Consistency of the Bill with the International Covenant on Civil and Political Rights
|14. Mr KLUTH reiterated that the proposals in the Bill were consistent with ICCPR. Mr DEANE supplemented that "treason" and "sedition" were familiar concepts in common law jurisdictions. Although offences of "secession" or subversion" did not exist in identical form in these common law jurisdictions, their elements were covered by their laws. The Administration was therefore confident that these offences were compatible with the ICCPR having regard to their precise definitions and the principle of not criminalizing advocacy of ideas and criticism of the government. Ms Emily LAU and Miss Margaret NG therefore asked and the Administration undertook to provide information on the basis (including relevant case laws and research papers) to conclude that the provisions of the Ordinance and the Bill (particularly section 9 and section 10 as amended) were consistent with the provisions of the ICCPR. In this connection, Legal Adviser drew members attention to Article XXVI(6) of the Royal Instructions which prescribed that the Governor should not assent to any Bill, the provisions of which appeared inconsistent with obligations imposed by Treaty.

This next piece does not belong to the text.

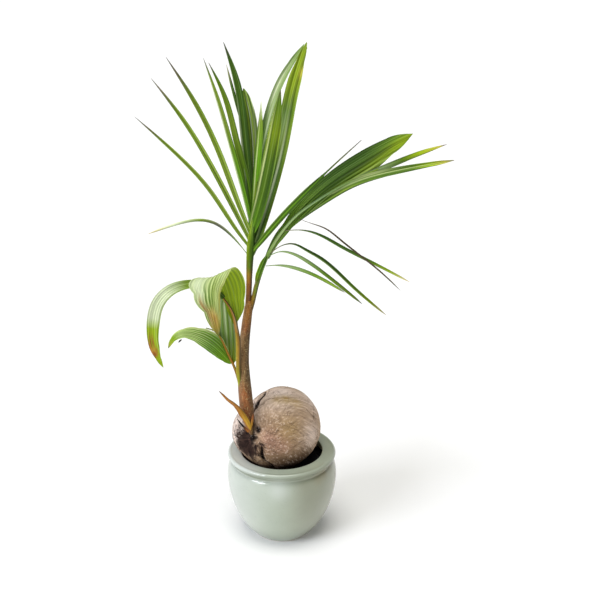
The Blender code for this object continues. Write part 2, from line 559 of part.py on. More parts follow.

He therefore suggested the Administration to consider whether the provisions of the Bill appeared consistent with the obligations imposed upon the territory by Treaty.
III. Dates of future meetings
15. The Chairman reminded members that the next meeting would be held on Saturday, 18 January 1997 at 9:00 am to meet with deputations. The Administration would also attend the meeting. Members also agreed to continue discussion with the Administration on Tuesday, 21 January 1997 at 2:30 pm.
16. There being no other business, the meeting ended at 10:35 am.